- TASK DESCRIPTION: Print the full listing exactly.

- GIVEN MATERIAL:
- - -

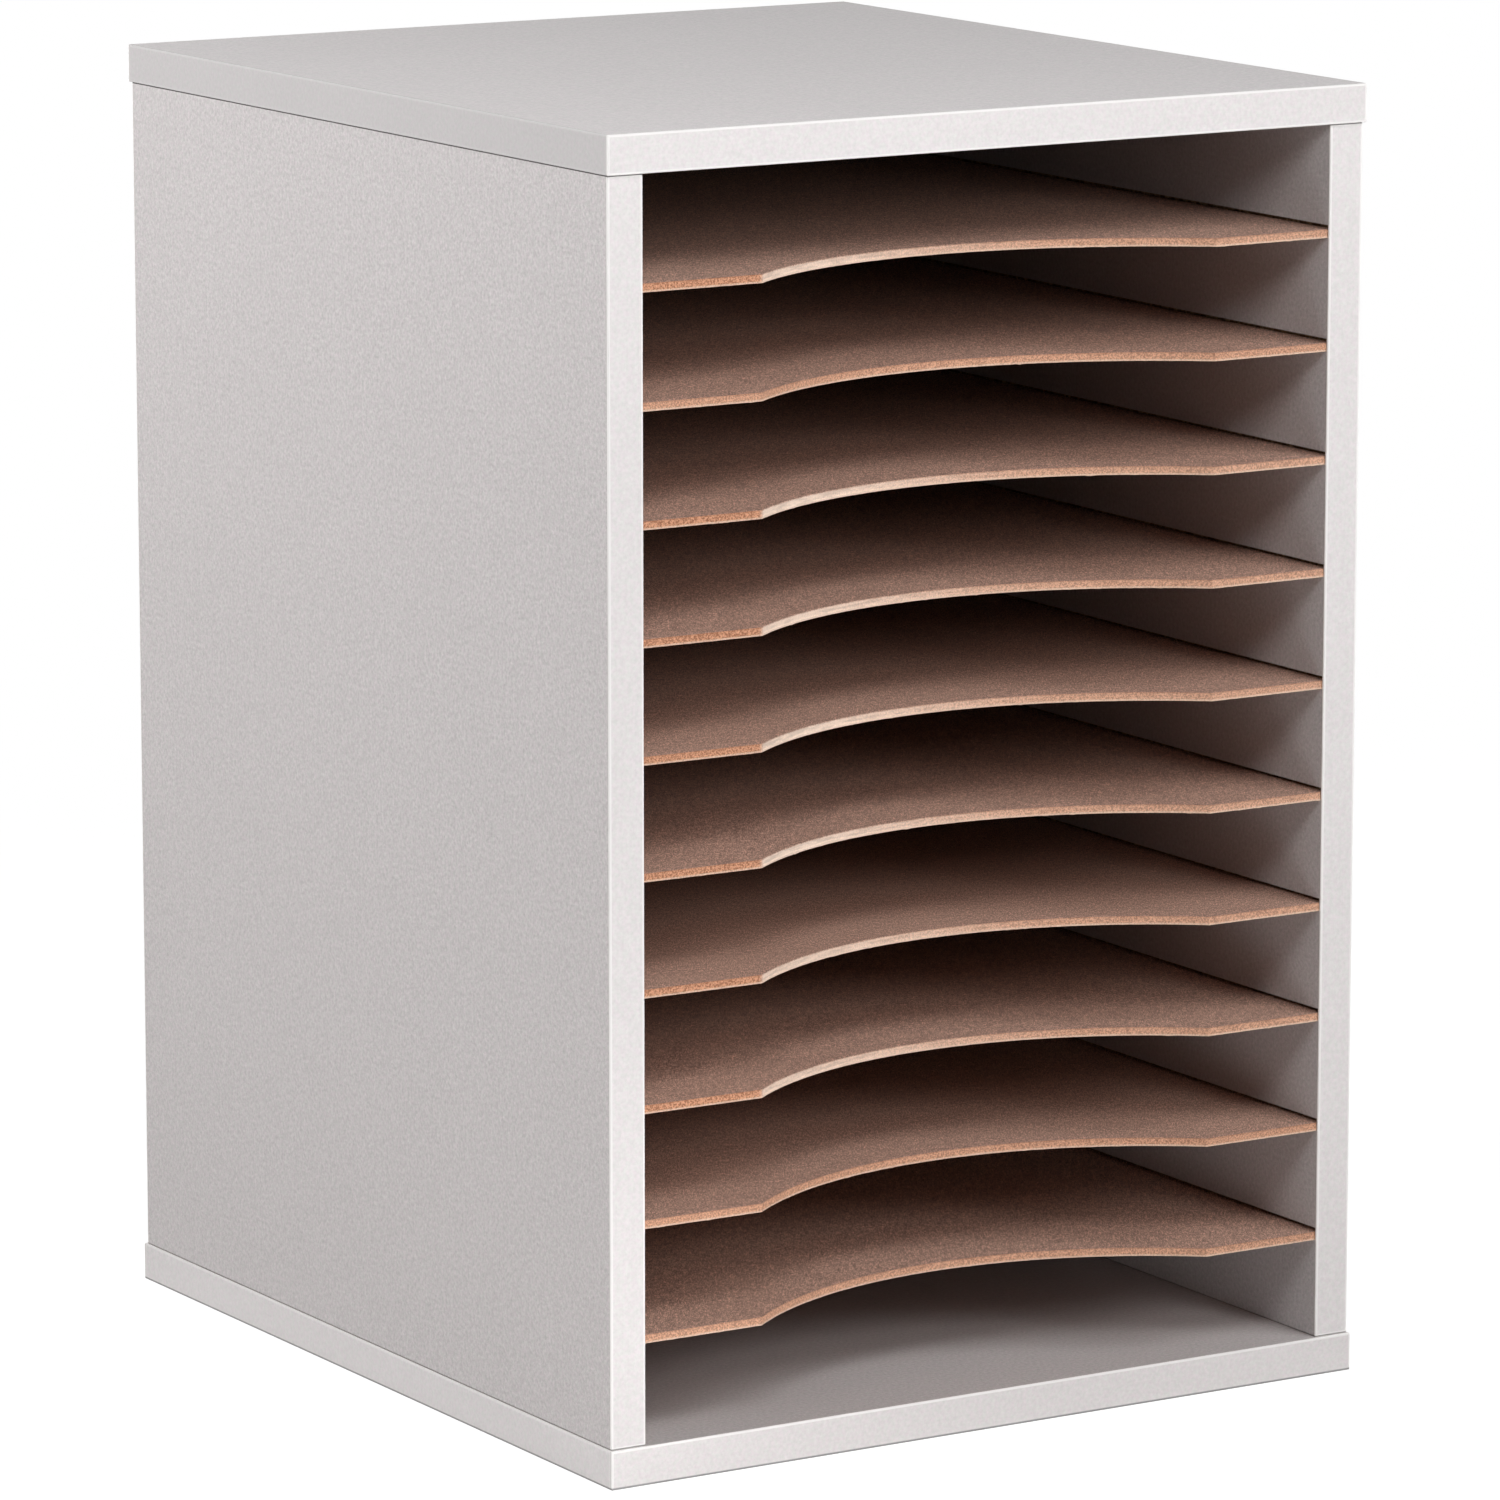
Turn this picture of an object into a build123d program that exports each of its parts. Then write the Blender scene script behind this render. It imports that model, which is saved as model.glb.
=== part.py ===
from build123d import *
import os

# Vertical desktop sorter: an open-fronted case of laminated board, divided by thin hardboard
# shelves that lie in grooves in the sides. Sizes are in millimetres. +Z is up, the open front
# faces -Y, and the origin is the middle of the underside, on the surface that it stands on.

# Case, measured over its top and bottom panels
case_width = 270.0
case_depth = 302.0
case_height = 406.4

# Laminated board and the bands glued to its cut edges
board_thickness = 12.0
band_thickness = 0.8
edge_radius = 0.4
end_chamfer = 0.3

# How far the top and bottom panels stand out past the side panels
side_reveal = 0.6
front_reveal = 1.2
rear_reveal = 1.2

# Shelves and the grooves that hold them
shelf_count = 10
shelf_thickness = 2.7
groove_height = 4.0
groove_depth = 3.0
shelf_end_clearance = 0.4
shelf_front_clearance = 0.2
shelf_rear_clearance = 0.5

# Thumb notch in each shelf's front edge, a shallow arc
notch_width = 162.0
notch_depth = 29.0

# Back panel, let into a rebate round the rear of the case
back_thickness = 3.0
back_setback = 1.0
rebate_width = 6.0
back_edge_clearance = 0.5

# Nails that hold the back panel
nail_shank_diameter = 1.3
nail_head_diameter = 2.8
nail_head_height = 0.6
nail_length = 16.0
nail_tip_length = 1.8
nail_hole_clearance = 0.05
nail_hole_end_clearance = 0.3
nail_row_pitch = 85.0
nail_row_count = 3
bays_per_side_nail = 2

# Dowels that join the sides to the top and bottom panels
dowel_diameter = 6.0
dowel_length = 25.0
dowel_depth_in_panel = 8.5
dowel_chamfer = 0.8
dowel_pitch = 110.0
dowels_per_joint = 3
dowel_glue_gap = 0.1
dowel_end_clearance = 0.5

# Case levels and faces that follow from those sizes
inside_bottom = board_thickness
inside_top = case_height - board_thickness
inside_height = inside_top - inside_bottom
outer_x = case_width / 2 - side_reveal
inner_x = outer_x - board_thickness
panel_front_y = -case_depth / 2
panel_rear_y = case_depth / 2
side_front_y = panel_front_y + front_reveal
side_rear_y = panel_rear_y - rear_reveal
groove_front_y = side_front_y + band_thickness
back_rear_y = side_rear_y - back_setback
shoulder_y = back_rear_y - back_thickness
rebate_x = inner_x + rebate_width

# Equal compartments above, between and below the grooves
compartment_height = (inside_height - shelf_count * groove_height) / (shelf_count + 1)
shelf_pitch = compartment_height + groove_height

# Cutters and blanks run this far past a face that they cut through
overrun = 1.0


def block(x0, x1, y0, y1, z0, z1):
    """A box between two opposite corners."""
    centre = Pos((x0 + x1) / 2, (y0 + y1) / 2, (z0 + z1) / 2)
    return centre * Box(x1 - x0, y1 - y0, z1 - z0)


def shelf_underside(number):
    """Height of the groove floor that a shelf rests on, where shelf 1 is the top one."""
    return inside_top - number * shelf_pitch


def bay_centre(number):
    """Height of the middle of a compartment, where compartment 1 is the top one."""
    return inside_top - (number - 1) * shelf_pitch - compartment_height / 2


def centred_row(count, pitch):
    """Evenly spaced places in a row, centred on zero."""
    return [(index - (count - 1) / 2) * pitch for index in range(count)]


# Dowels, one row along Y at each of the four joints
dowel_x = (inner_x + outer_x) / 2
dowel_places = centred_row(dowels_per_joint, dowel_pitch)
dowel_depth_in_side = dowel_length - dowel_depth_in_panel


def joint_level(at_top):
    """Height of the joint plane between the sides and the top or bottom panel."""
    return inside_top if at_top else inside_bottom


def dowel_solid(x, y, at_top):
    """One dowel across a joint, with its short end in the top or bottom panel."""
    direction = 1 if at_top else -1
    middle = joint_level(at_top) + direction * (dowel_depth_in_panel - dowel_length / 2)
    rod = Cylinder(dowel_diameter / 2, dowel_length)
    rod = chamfer(rod.edges().filter_by(GeomType.CIRCLE), dowel_chamfer)
    return Pos(x, y, middle) * rod


def dowel_hole(x, y, at_top):
    """The blind holes on both sides of a joint, as one cutter."""
    direction = 1 if at_top else -1
    middle = joint_level(at_top) + direction * (dowel_depth_in_panel - dowel_length / 2)
    radius = dowel_diameter / 2 + dowel_glue_gap
    return Pos(x, y, middle) * Cylinder(radius, dowel_length + 2 * dowel_end_clearance)


# Nails, driven forward through the back panel into the rebate's shoulder
nail_x = (inner_x + rebate_x) / 2
nail_high_z = inside_top + rebate_width / 2
nail_low_z = inside_bottom - rebate_width / 2
side_nail_heights = [
    bay_centre(number) for number in range(1, shelf_count + 2, bays_per_side_nail)
]
nail_row_places = centred_row(nail_row_count, nail_row_pitch)
nail_places = (
    [(-nail_x, z) for z in side_nail_heights]
    + [(nail_x, z) for z in side_nail_heights]
    + [(x, nail_high_z) for x in nail_row_places]
    + [(x, nail_low_z) for x in nail_row_places]
)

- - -

- OUTPUT BELOW:
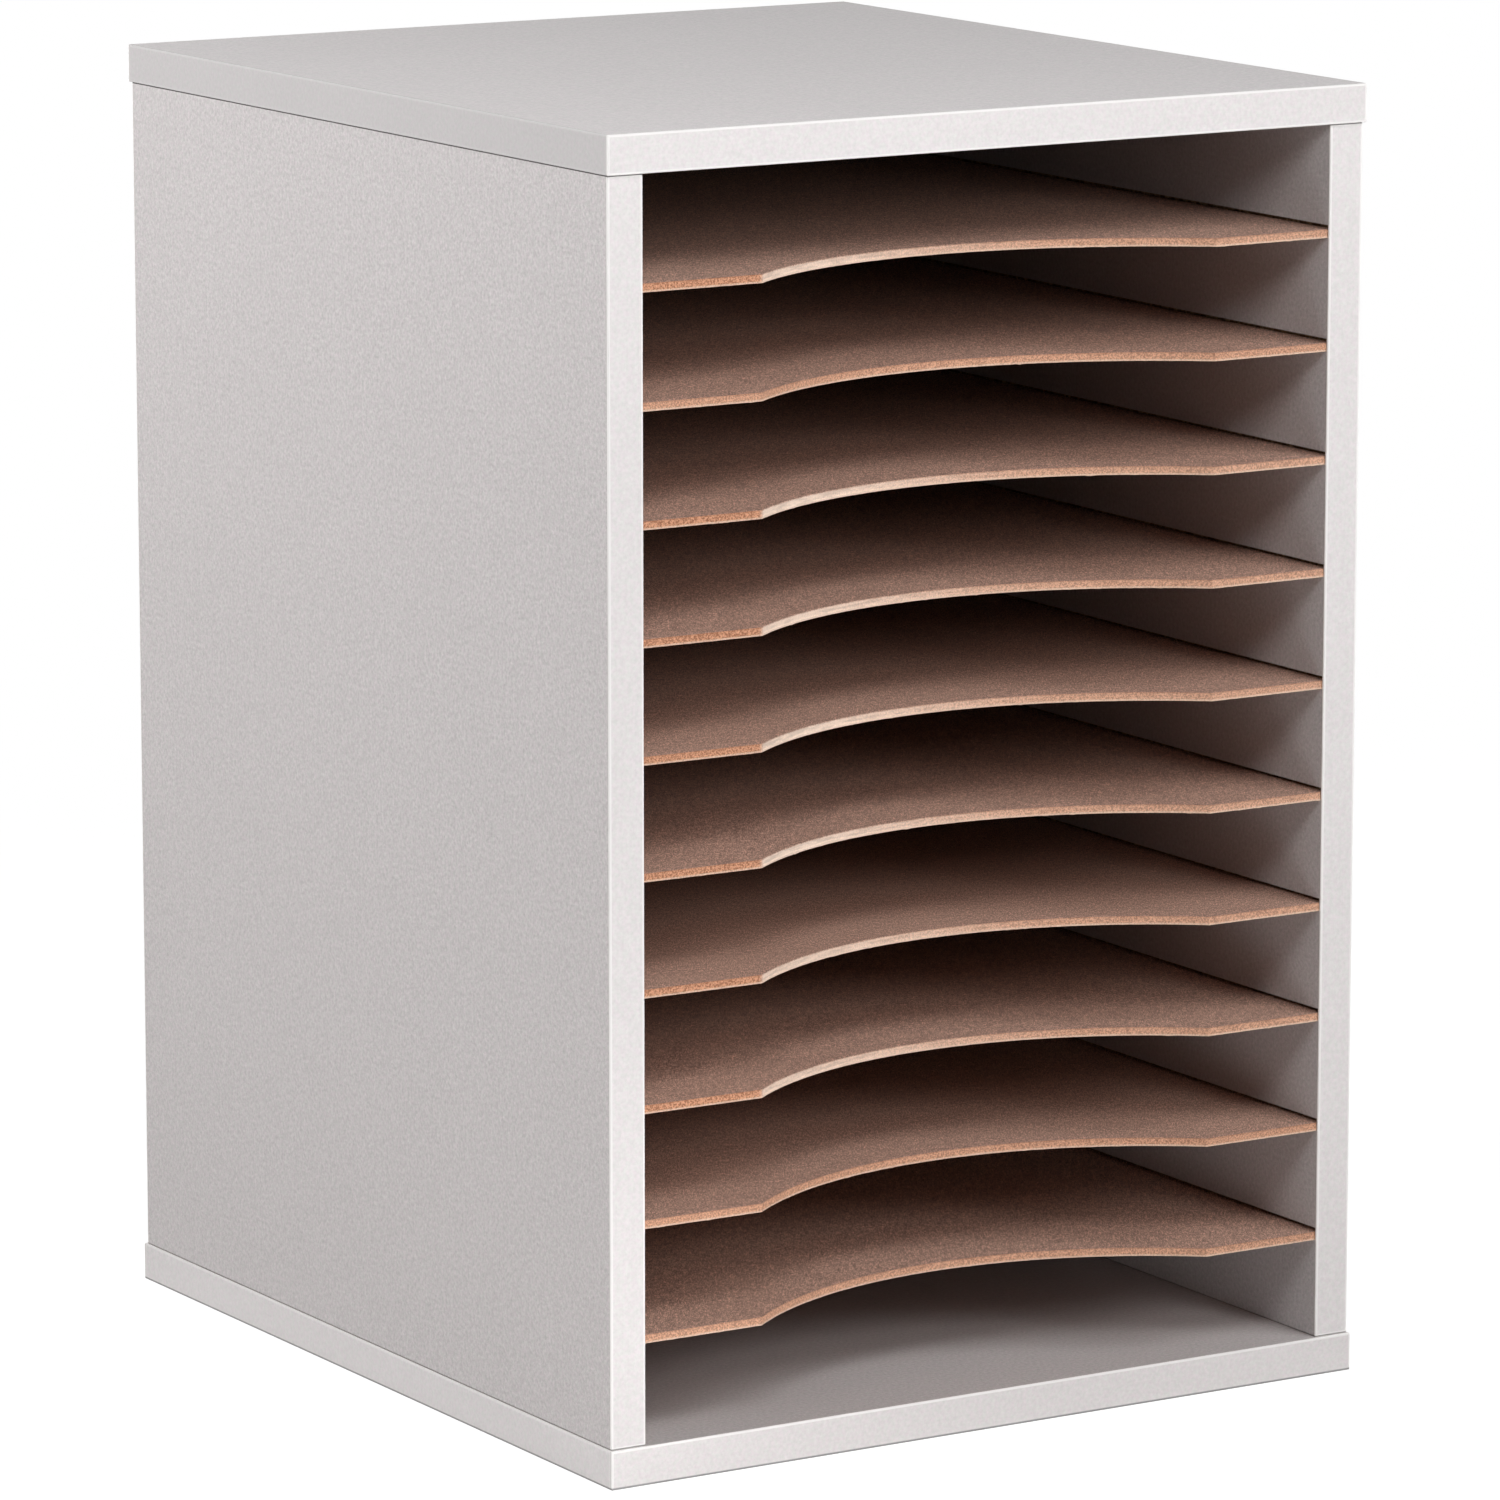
Turn this picture of an object into a build123d program that exports each of its parts. Then write the Blender scene script behind this render. It imports that model, which is saved as model.glb.
=== part.py ===
from build123d import *
import os

# Vertical desktop sorter: an open-fronted case of laminated board, divided by thin hardboard
# shelves that lie in grooves in the sides. Sizes are in millimetres. +Z is up, the open front
# faces -Y, and the origin is the middle of the underside, on the surface that it stands on.

# Case, measured over its top and bottom panels
case_width = 270.0
case_depth = 302.0
case_height = 406.4

# Laminated board and the bands glued to its cut edges
board_thickness = 12.0
band_thickness = 0.8
edge_radius = 0.4
end_chamfer = 0.3

# How far the top and bottom panels stand out past the side panels
side_reveal = 0.6
front_reveal = 1.2
rear_reveal = 1.2

# Shelves and the grooves that hold them
shelf_count = 10
shelf_thickness = 2.7
groove_height = 4.0
groove_depth = 3.0
shelf_end_clearance = 0.4
shelf_front_clearance = 0.2
shelf_rear_clearance = 0.5

# Thumb notch in each shelf's front edge, a shallow arc
notch_width = 162.0
notch_depth = 29.0

# Back panel, let into a rebate round the rear of the case
back_thickness = 3.0
back_setback = 1.0
rebate_width = 6.0
back_edge_clearance = 0.5

# Nails that hold the back panel
nail_shank_diameter = 1.3
nail_head_diameter = 2.8
nail_head_height = 0.6
nail_length = 16.0
nail_tip_length = 1.8
nail_hole_clearance = 0.05
nail_hole_end_clearance = 0.3
nail_row_pitch = 85.0
nail_row_count = 3
bays_per_side_nail = 2

# Dowels that join the sides to the top and bottom panels
dowel_diameter = 6.0
dowel_length = 25.0
dowel_depth_in_panel = 8.5
dowel_chamfer = 0.8
dowel_pitch = 110.0
dowels_per_joint = 3
dowel_glue_gap = 0.1
dowel_end_clearance = 0.5

# Case levels and faces that follow from those sizes
inside_bottom = board_thickness
inside_top = case_height - board_thickness
inside_height = inside_top - inside_bottom
outer_x = case_width / 2 - side_reveal
inner_x = outer_x - board_thickness
panel_front_y = -case_depth / 2
panel_rear_y = case_depth / 2
side_front_y = panel_front_y + front_reveal
side_rear_y = panel_rear_y - rear_reveal
groove_front_y = side_front_y + band_thickness
back_rear_y = side_rear_y - back_setback
shoulder_y = back_rear_y - back_thickness
rebate_x = inner_x + rebate_width

# Equal compartments above, between and below the grooves
compartment_height = (inside_height - shelf_count * groove_height) / (shelf_count + 1)
shelf_pitch = compartment_height + groove_height

# Cutters and blanks run this far past a face that they cut through
overrun = 1.0


def block(x0, x1, y0, y1, z0, z1):
    """A box between two opposite corners."""
    centre = Pos((x0 + x1) / 2, (y0 + y1) / 2, (z0 + z1) / 2)
    return centre * Box(x1 - x0, y1 - y0, z1 - z0)


def shelf_underside(number):
    """Height of the groove floor that a shelf rests on, where shelf 1 is the top one."""
    return inside_top - number * shelf_pitch


def bay_centre(number):
    """Height of the middle of a compartment, where compartment 1 is the top one."""
    return inside_top - (number - 1) * shelf_pitch - compartment_height / 2


def centred_row(count, pitch):
    """Evenly spaced places in a row, centred on zero."""
    return [(index - (count - 1) / 2) * pitch for index in range(count)]


# Dowels, one row along Y at each of the four joints
dowel_x = (inner_x + outer_x) / 2
dowel_places = centred_row(dowels_per_joint, dowel_pitch)
dowel_depth_in_side = dowel_length - dowel_depth_in_panel


def joint_level(at_top):
    """Height of the joint plane between the sides and the top or bottom panel."""
    return inside_top if at_top else inside_bottom


def dowel_solid(x, y, at_top):
    """One dowel across a joint, with its short end in the top or bottom panel."""
    direction = 1 if at_top else -1
    middle = joint_level(at_top) + direction * (dowel_depth_in_panel - dowel_length / 2)
    rod = Cylinder(dowel_diameter / 2, dowel_length)
    rod = chamfer(rod.edges().filter_by(GeomType.CIRCLE), dowel_chamfer)
    return Pos(x, y, middle) * rod


def dowel_hole(x, y, at_top):
    """The blind holes on both sides of a joint, as one cutter."""
    direction = 1 if at_top else -1
    middle = joint_level(at_top) + direction * (dowel_depth_in_panel - dowel_length / 2)
    radius = dowel_diameter / 2 + dowel_glue_gap
    return Pos(x, y, middle) * Cylinder(radius, dowel_length + 2 * dowel_end_clearance)


# Nails, driven forward through the back panel into the rebate's shoulder
nail_x = (inner_x + rebate_x) / 2
nail_high_z = inside_top + rebate_width / 2
nail_low_z = inside_bottom - rebate_width / 2
side_nail_heights = [
    bay_centre(number) for number in range(1, shelf_count + 2, bays_per_side_nail)
]
nail_row_places = centred_row(nail_row_count, nail_row_pitch)
nail_places = (
    [(-nail_x, z) for z in side_nail_heights]
    + [(nail_x, z) for z in side_nail_heights]
    + [(x, nail_high_z) for x in nail_row_places]
    + [(x, nail_low_z) for x in nail_row_places]
)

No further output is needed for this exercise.